Lesson: I need to work on my communication skills!





Empathy is more difficult in written word. “Recognizing facial expressions is the key to perceiving emotion… most of the information on the person’s emotional state is conveyed [via] nonverbal aspects of messages” (Inter-Act, p.203).





“People seem to make sense of their distressing experiences by expressing their thoughts and feelings in narratives or stories” (Inter-Act, p. 206).





10:16 pm. I wonder if Ryan got a call back about the job. I hope so. He deserves it. He needs a break.





Dear Ryan,





It’s a full moon and I’m sitting outside on my patio. The moon is behind the trees, but the lamp in the courtyard illuminates my writing.





You called! :) :) :)





8/21/2013





Today is JT’s first day of school!
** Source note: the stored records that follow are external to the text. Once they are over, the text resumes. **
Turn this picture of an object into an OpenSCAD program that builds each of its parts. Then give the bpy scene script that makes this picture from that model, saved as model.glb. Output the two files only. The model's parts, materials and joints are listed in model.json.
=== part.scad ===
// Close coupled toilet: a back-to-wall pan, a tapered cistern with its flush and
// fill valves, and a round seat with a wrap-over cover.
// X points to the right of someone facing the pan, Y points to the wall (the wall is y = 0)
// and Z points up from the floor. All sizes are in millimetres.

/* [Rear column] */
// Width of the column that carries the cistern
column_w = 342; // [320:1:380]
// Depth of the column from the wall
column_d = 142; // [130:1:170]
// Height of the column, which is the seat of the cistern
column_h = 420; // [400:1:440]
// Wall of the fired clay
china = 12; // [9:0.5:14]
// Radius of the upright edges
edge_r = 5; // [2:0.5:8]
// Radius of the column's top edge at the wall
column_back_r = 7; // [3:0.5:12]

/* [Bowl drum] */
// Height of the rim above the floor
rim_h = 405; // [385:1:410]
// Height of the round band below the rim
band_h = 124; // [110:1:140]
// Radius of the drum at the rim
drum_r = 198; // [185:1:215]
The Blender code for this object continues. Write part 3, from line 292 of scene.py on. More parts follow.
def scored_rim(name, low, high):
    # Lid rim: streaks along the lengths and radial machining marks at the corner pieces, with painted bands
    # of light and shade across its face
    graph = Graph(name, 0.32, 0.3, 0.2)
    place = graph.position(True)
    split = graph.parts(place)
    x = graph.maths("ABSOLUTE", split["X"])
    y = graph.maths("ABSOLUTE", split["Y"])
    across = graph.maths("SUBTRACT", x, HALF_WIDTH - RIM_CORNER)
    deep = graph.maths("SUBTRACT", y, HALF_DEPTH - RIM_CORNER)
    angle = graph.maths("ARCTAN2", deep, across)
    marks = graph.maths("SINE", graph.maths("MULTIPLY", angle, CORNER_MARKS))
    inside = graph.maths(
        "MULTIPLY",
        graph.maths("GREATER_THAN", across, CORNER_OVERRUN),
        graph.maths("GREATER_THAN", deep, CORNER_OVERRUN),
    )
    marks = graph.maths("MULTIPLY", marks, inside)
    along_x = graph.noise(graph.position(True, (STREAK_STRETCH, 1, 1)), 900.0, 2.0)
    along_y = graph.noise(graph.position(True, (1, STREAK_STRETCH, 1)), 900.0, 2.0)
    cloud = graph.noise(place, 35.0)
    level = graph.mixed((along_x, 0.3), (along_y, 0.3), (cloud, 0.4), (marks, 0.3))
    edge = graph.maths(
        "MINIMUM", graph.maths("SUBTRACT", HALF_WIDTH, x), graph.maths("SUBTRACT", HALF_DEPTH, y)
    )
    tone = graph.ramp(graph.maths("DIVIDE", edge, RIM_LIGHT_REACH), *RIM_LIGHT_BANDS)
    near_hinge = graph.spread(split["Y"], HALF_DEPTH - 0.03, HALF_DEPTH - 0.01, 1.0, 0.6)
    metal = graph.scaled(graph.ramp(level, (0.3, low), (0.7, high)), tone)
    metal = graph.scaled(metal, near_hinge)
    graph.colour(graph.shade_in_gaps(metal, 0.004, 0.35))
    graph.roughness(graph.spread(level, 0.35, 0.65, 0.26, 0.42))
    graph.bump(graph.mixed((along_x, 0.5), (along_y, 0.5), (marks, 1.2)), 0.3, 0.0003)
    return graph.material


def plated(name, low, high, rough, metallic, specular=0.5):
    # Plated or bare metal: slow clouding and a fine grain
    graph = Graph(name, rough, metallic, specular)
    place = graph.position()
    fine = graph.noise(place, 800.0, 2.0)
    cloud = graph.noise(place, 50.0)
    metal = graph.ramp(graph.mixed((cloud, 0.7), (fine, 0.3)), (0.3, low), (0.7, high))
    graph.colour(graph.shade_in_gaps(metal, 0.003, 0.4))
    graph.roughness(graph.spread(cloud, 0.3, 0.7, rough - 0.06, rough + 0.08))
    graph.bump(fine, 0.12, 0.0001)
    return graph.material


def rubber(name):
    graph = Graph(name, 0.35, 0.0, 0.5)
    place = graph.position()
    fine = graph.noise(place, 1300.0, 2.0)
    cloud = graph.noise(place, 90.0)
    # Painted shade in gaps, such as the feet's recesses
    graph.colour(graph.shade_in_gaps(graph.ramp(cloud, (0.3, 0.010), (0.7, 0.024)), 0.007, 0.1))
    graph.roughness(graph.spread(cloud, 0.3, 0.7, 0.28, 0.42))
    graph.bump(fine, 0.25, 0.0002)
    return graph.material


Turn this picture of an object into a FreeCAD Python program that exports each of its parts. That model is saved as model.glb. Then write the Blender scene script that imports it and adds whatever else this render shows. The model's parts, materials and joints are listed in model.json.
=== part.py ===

We made it to the bus stop with plenty of time to spare. Starting off the school year right! He finally admitted to being excited, last night as he was getting ready for bed. I know he’s bummed that Molly’s not in his class this year.





Work with Helen today: Italian wedding soup, crackers, root beer. I asked her if she wanted to go over to the metro parks today for our walk. I know she’d love it. She said no. She’s already been there.
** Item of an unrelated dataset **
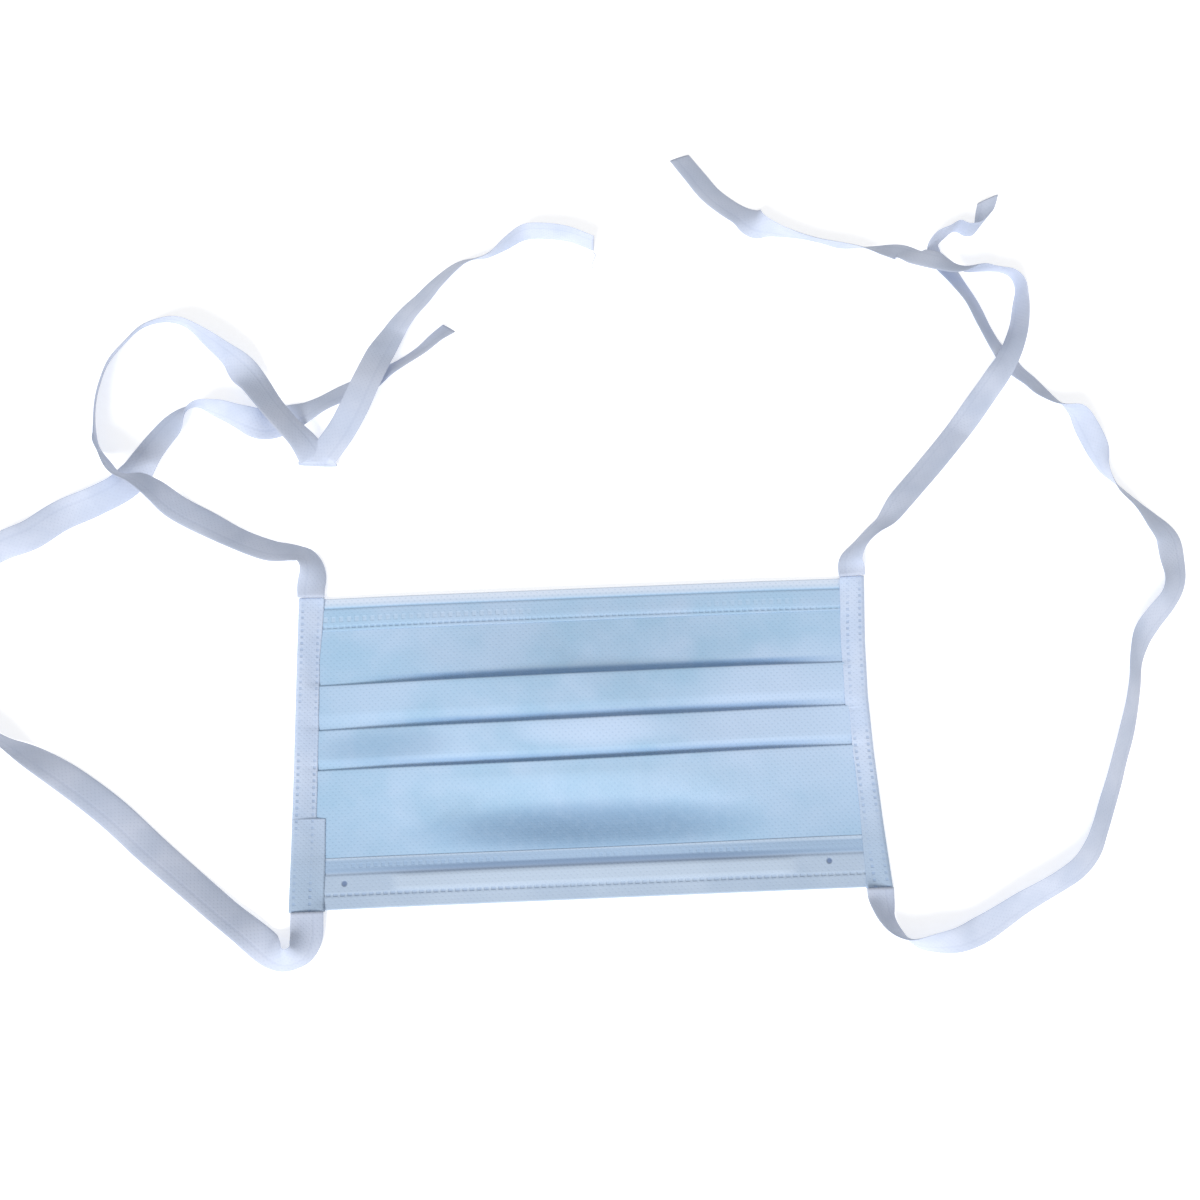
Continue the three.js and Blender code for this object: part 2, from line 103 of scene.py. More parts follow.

I can’t wait to meet Cam. He has his Dad’s cute nose. I wonder how much he takes after him. I bet he has his kind heart. <3





Watching the news with Helen: Three teenage boys kill an Australian man because they were bored?! What is going on in the world?! People are fucked up!! When does murder ever become children’s entertainment?! This is why I don’t watch the news.





And what is this: Turducken?! A chicken stuffed into a duck stuffed into a turkey. Yeah… I dunno about that. Fear not, there’s also Turducken of the Sea. HA!





8/21/2013





I asked Helen again how she knew Herb was The One.





“What was it about him?” I asked her.





“Good lookin’!” she exclaimed, and we both laughed.





She told me again about when they told her parents they were getting married.





“I forbid it!” says her mother.





“Now sit down, Florence!” says her father.